> [GOAL OF THE EXERCISE]
Scan the following material for the string "with" and copy each line in which it appears.

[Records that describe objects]
════════

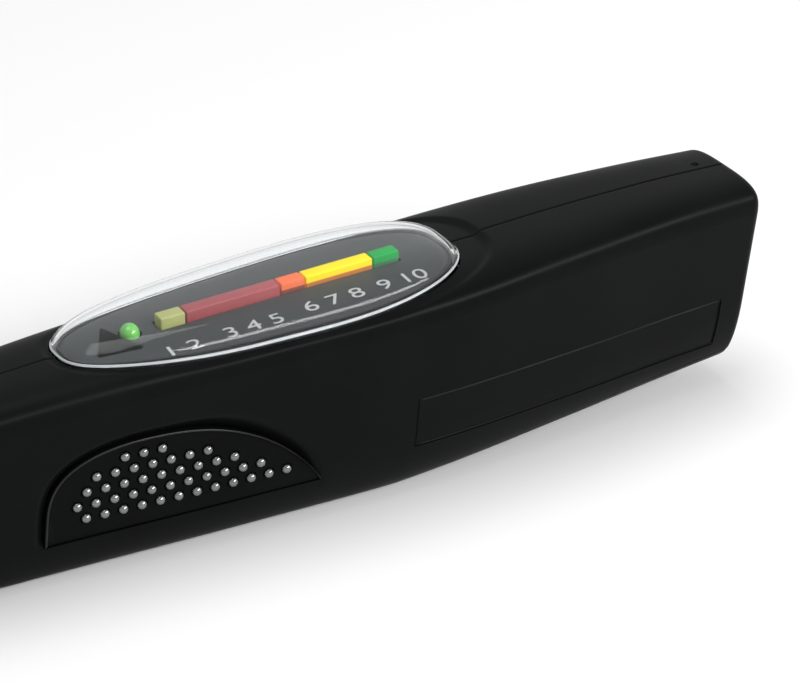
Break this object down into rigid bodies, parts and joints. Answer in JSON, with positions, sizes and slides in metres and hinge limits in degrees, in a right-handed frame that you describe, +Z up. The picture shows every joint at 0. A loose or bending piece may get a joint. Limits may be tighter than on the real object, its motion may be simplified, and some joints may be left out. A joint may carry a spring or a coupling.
{
  "type": "diamond tester",
  "caption": "Handheld diamond tester: black wand with a domed window over a coloured light bar, studded side grips, power button, sprung probe under a pull-off cap and a sliding battery door.",
  "frame": {"origin": "middle of the bounding box's footprint, at the height of the underside's flat stretch", "axes": "+X towards the rear end, -X towards the probe and cap, +Z up through the window, -Y towards the side with the bare panel"},
  "size_m": [0.184, 0.028, 0.0387],
  "materials": {
    "case_black": "satin",
    "grip_black": "matt",
    "label_black": "satin",
    "button_black": "satin",
    "clear_plastic": "clear",
    "plate_grey": "satin",
    "bar_colour_1": "satin",
    "bar_colour_2": "satin",
    "bar_colour_3": "satin",
    "bar_colour_4": "satin",
    "bar_colour_5": "satin",
    "led_green": "gloss",
    "board_green": "matt",
    "black_plastic": "matt",
    "white_plastic": "matt",
    "steel": "satin",
    "chrome": "polished",
    "copper": "satin",
    "cell_wrap": "satin",
    "lead_red": "satin",
    "lead_black": "satin",
    "lead_white": "satin"
  },
  "bodies": {
    "case": {"left_shell": "case_black", "right_shell": "case_black", "window_lens": "clear_plastic", "display_plate": "plate_grey", "bar_segment_1": "bar_colour_1", "bar_segment_2": "bar_colour_2", "bar_segment_3": "bar_colour_3", "bar_segment_4": "bar_colour_4", "bar_segment_5": "bar_colour_5", "indicator_chip_1": "white_plastic", "indicator_chip_2": "white_plastic", "indicator_chip_3": "white_plastic", "indicator_chip_4": "white_plastic", "indicator_chip_5": "white_plastic", "bar_housing": "white_plastic", "ready_led": "led_green", "display_board": "board_green", "main_board": "board_green", "board_header": "black_plastic", "microcontroller": "black_plastic", "buzzer": "black_plastic", "capacitor": "steel", "switch_body": "black_plastic", "battery_tray": "black_plastic", "cell_upper": "cell_wrap", "cell_lower": "cell_wrap", "contact_rear": "steel", "contact_front": "steel", "battery_lead_red": "lead_red", "battery_lead_black": "lead_black", "probe_housing": "black_plastic", "probe_spring": "steel", "probe_lead_1": "lead_white", "probe_lead_2": "lead_white", "label_plate": "label_black", "right_grip_pad": "grip_black", "right_stud_plate": "chrome", "left_grip_pad": "grip_black", "left_stud_plate": "chrome", "case_screw_1": "steel", "case_screw_2": "steel", "case_screw_3": "steel", "case_screw_4": "steel"},
    "button": {"power_button": "button_black", "switch_plunger": "white_plastic"},
    "probe": {"probe_carrier": "white_plastic", "probe_sleeve": "steel", "probe_tip": "copper"},
    "cap": {"probe_cap": "case_black"},
    "door": {"battery_door": "case_black"}
  },
  "joints": [
    {"name": "power_press", "type": "slide", "parent": "case", "child": "button", "axis": [0, 0, -1], "range_m": [0, 0.0005], "stiffness_N_per_m": 1500, "springref_m": -0.0003},
    {"name": "probe_retract", "type": "slide", "parent": "case", "child": "probe", "axis": [1, 0, 0], "range_m": [0, 0.0015], "stiffness_N_per_m": 300, "springref_m": -0.001, "deforming": ["probe_spring", "probe_lead_1", "probe_lead_2"]},
    {"name": "cap_pull", "type": "slide", "parent": "case", "child": "cap", "axis": [-1, 0, 0], "range_m": [0, 0.03]},
    {"name": "door_slide", "type": "slide", "parent": "case", "child": "door", "axis": [0.9977, 0, 0.0675], "range_m": [0, 0.066]}
  ]
}
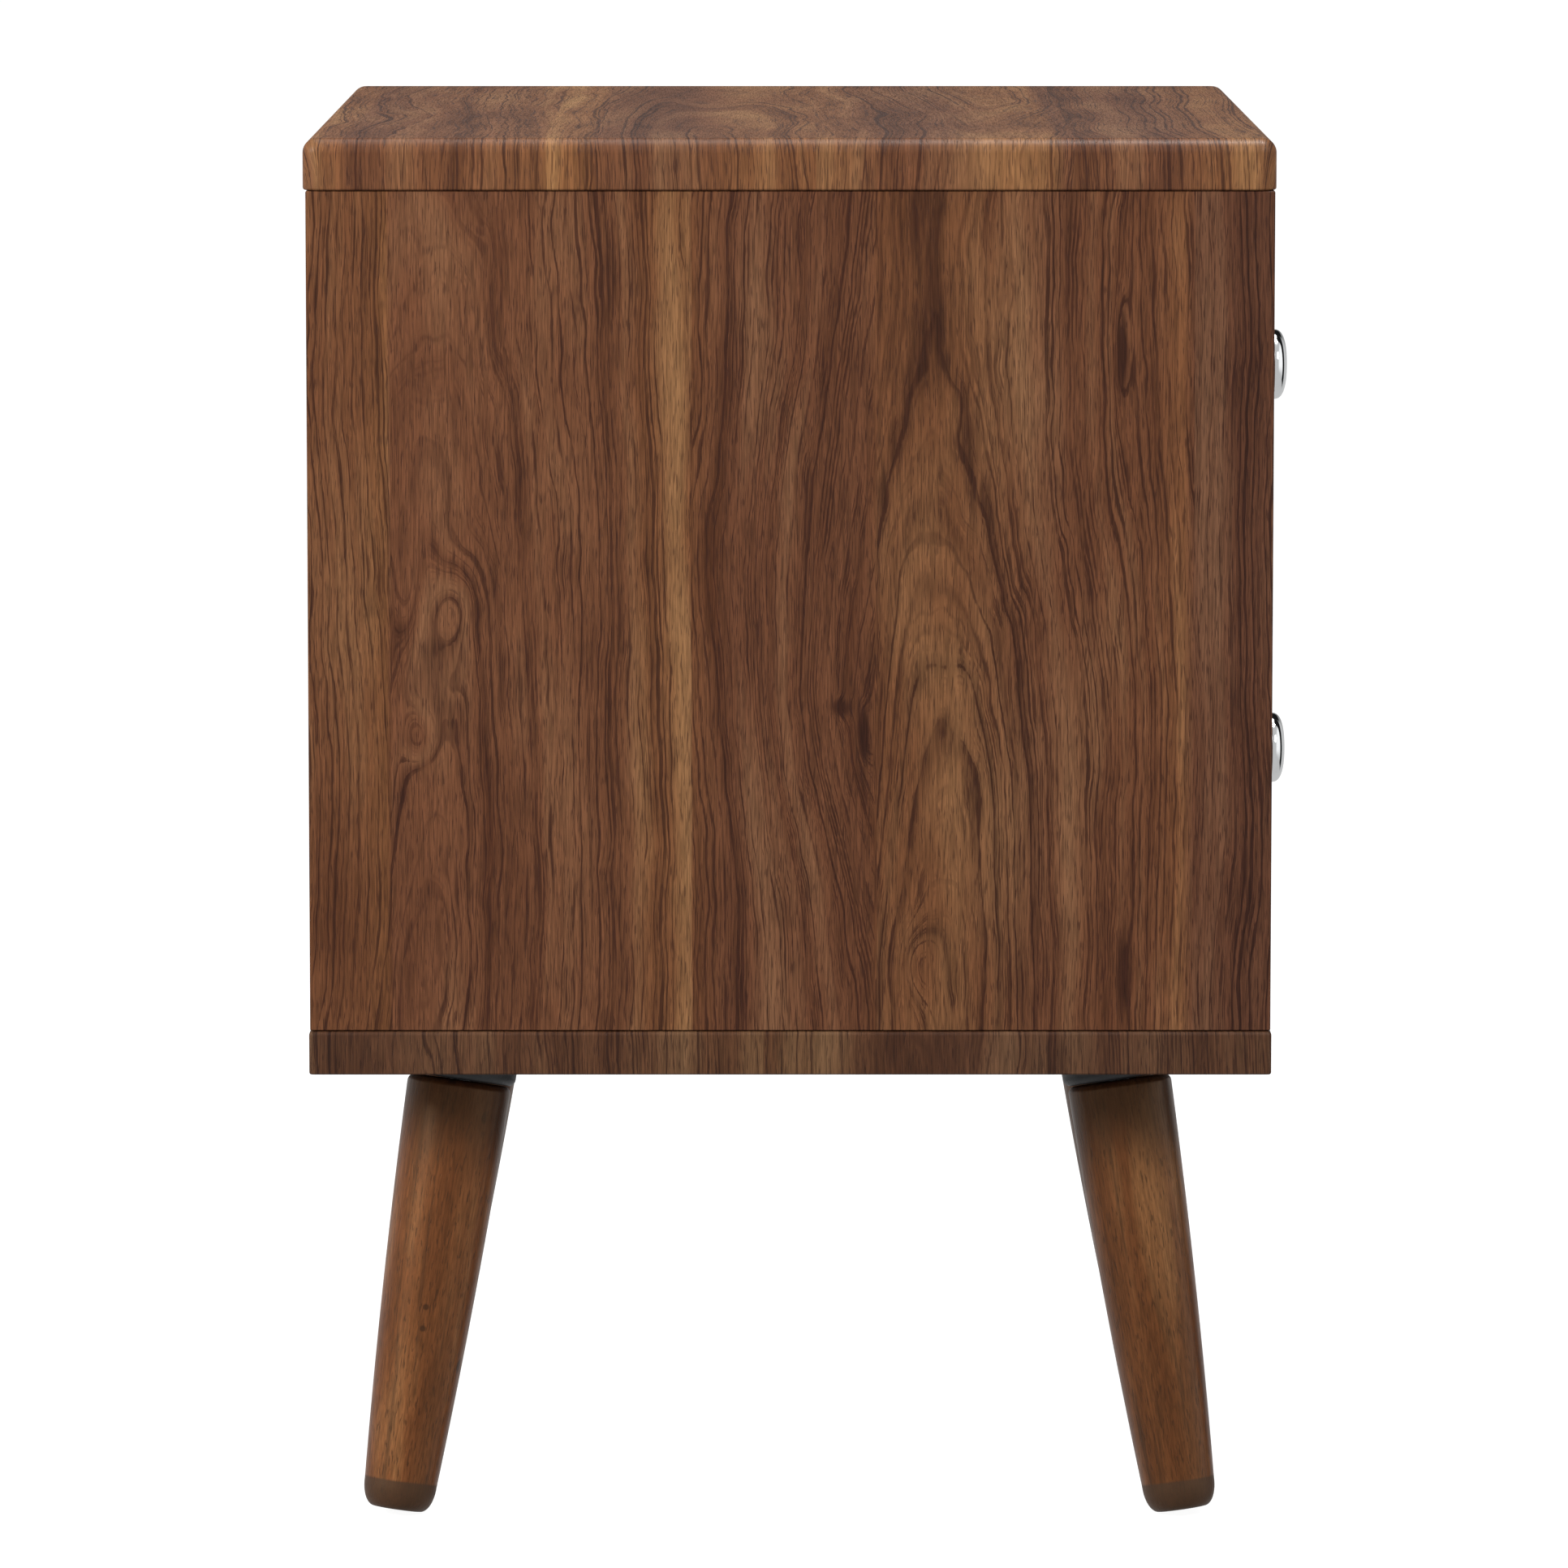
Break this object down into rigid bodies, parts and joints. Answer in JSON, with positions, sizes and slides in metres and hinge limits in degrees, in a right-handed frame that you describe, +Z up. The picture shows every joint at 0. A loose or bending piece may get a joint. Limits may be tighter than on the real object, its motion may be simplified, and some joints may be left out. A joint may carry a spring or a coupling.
{
  "type": "nightstand with drawers",
  "caption": "Walnut nightstand on splayed turned wooden legs, with inset drawers on ball-bearing slides and round chrome knobs.",
  "frame": {"origin": "on the floor, below the middle of the bounding box, knobs included", "axes": "+Z up; the drawers open towards -Y; +X to the right of someone facing the drawers"},
  "size_m": [0.47, 0.4116, 0.572],
  "materials": {
    "walnut": "satin dark walnut laminate",
    "walnut_top": "satin dark walnut laminate",
    "walnut_front": "satin dark walnut laminate",
    "leg_wood": "satin stained solid wood",
    "box_wood": "matt lacquered birch",
    "box_bottom": "matt plywood",
    "hardboard": "matt hardboard",
    "chrome": "polished chrome",
    "zinc_steel": "zinc-plated steel",
    "black_steel": "black powder coat"
  },
  "bodies": {
    "carcass": {"left_side_panel": "walnut", "right_side_panel": "walnut", "bottom_panel": "walnut", "top_panel": "walnut_top", "back_panel": "hardboard", "front_left_leg": "leg_wood", "front_left_leg_mount": "black_steel", "front_left_hanger_bolt": "zinc_steel", "front_left_mount_screw_1": "zinc_steel", "front_left_mount_screw_2": "zinc_steel", "front_left_mount_screw_3": "zinc_steel", "front_right_leg": "leg_wood", "front_right_leg_mount": "black_steel", "front_right_hanger_bolt": "zinc_steel", "front_right_mount_screw_1": "zinc_steel", "front_right_mount_screw_2": "zinc_steel", "front_right_mount_screw_3": "zinc_steel", "rear_left_leg": "leg_wood", "rear_left_leg_mount": "black_steel", "rear_left_hanger_bolt": "zinc_steel", "rear_left_mount_screw_1": "zinc_steel", "rear_left_mount_screw_2": "zinc_steel", "rear_left_mount_screw_3": "zinc_steel", "rear_right_leg": "leg_wood", "rear_right_leg_mount": "black_steel", "rear_right_hanger_bolt": "zinc_steel", "rear_right_mount_screw_1": "zinc_steel", "rear_right_mount_screw_2": "zinc_steel", "rear_right_mount_screw_3": "zinc_steel", "upper_left_slide_case_member": "zinc_steel", "upper_right_slide_case_member": "zinc_steel", "lower_left_slide_case_member": "zinc_steel", "lower_right_slide_case_member": "zinc_steel"},
    "upper_drawer": {"upper_drawer_face": "walnut_front", "upper_drawer_left_side": "box_wood", "upper_drawer_right_side": "box_wood", "upper_drawer_box_front": "box_wood", "upper_drawer_box_back": "box_wood", "upper_drawer_bottom": "box_bottom", "upper_knob": "chrome", "upper_knob_screw": "zinc_steel", "upper_left_slide_drawer_member": "zinc_steel", "upper_right_slide_drawer_member": "zinc_steel"},
    "lower_drawer": {"lower_drawer_face": "walnut_front", "lower_drawer_left_side": "box_wood", "lower_drawer_right_side": "box_wood", "lower_drawer_box_front": "box_wood", "lower_drawer_box_back": "box_wood", "lower_drawer_bottom": "box_bottom", "lower_knob": "chrome", "lower_knob_screw": "zinc_steel", "lower_left_slide_drawer_member": "zinc_steel", "lower_right_slide_drawer_member": "zinc_steel"},
    "upper_ball_cages": {"upper_left_slide_ball_cage": "zinc_steel", "upper_right_slide_ball_cage": "zinc_steel"},
    "lower_ball_cages": {"lower_left_slide_ball_cage": "zinc_steel", "lower_right_slide_ball_cage": "zinc_steel"}
  },
  "joints": [
    {"name": "upper_drawer_slide", "type": "slide", "parent": "carcass", "child": "upper_drawer", "axis": [0, -1, 0], "range_m": [0, 0.26]},
    {"name": "upper_cage_slide", "type": "slide", "parent": "carcass", "child": "upper_ball_cages", "axis": [0, -1, 0], "range_m": [0, 0.13]},
    {"name": "lower_drawer_slide", "type": "slide", "parent": "carcass", "child": "lower_drawer", "axis": [0, -1, 0], "range_m": [0, 0.26]},
    {"name": "lower_cage_slide", "type": "slide", "parent": "carcass", "child": "lower_ball_cages", "axis": [0, -1, 0], "range_m": [0, 0.13]}
  ],
  "couplings": [
    {"joint": "upper_cage_slide", "follows": "upper_drawer_slide", "ratio": 0.5},
    {"joint": "lower_cage_slide", "follows": "lower_drawer_slide", "ratio": 0.5}
  ]
}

════════

> [FINISHED TASK]
Break this object down into rigid bodies, parts and joints. Answer in JSON, with positions, sizes and slides in metres and hinge limits in degrees, in a right-handed frame that you describe, +Z up. The picture shows every joint at 0. A loose or bending piece may get a joint. Limits may be tighter than on the real object, its motion may be simplified, and some joints may be left out. A joint may carry a spring or a coupling.
  "caption": "Handheld diamond tester: black wand with a domed window over a coloured light bar, studded side grips, power button, sprung probe under a pull-off cap and a sliding battery door.",
  "frame": {"origin": "middle of the bounding box's footprint, at the height of the underside's flat stretch", "axes": "+X towards the rear end, -X towards the probe and cap, +Z up through the window, -Y towards the side with the bare panel"},
Break this object down into rigid bodies, parts and joints. Answer in JSON, with positions, sizes and slides in metres and hinge limits in degrees, in a right-handed frame that you describe, +Z up. The picture shows every joint at 0. A loose or bending piece may get a joint. Limits may be tighter than on the real object, its motion may be simplified, and some joints may be left out. A joint may carry a spring or a coupling.
  "type": "nightstand with drawers",
  "caption": "Walnut nightstand on splayed turned wooden legs, with inset drawers on ball-bearing slides and round chrome knobs.",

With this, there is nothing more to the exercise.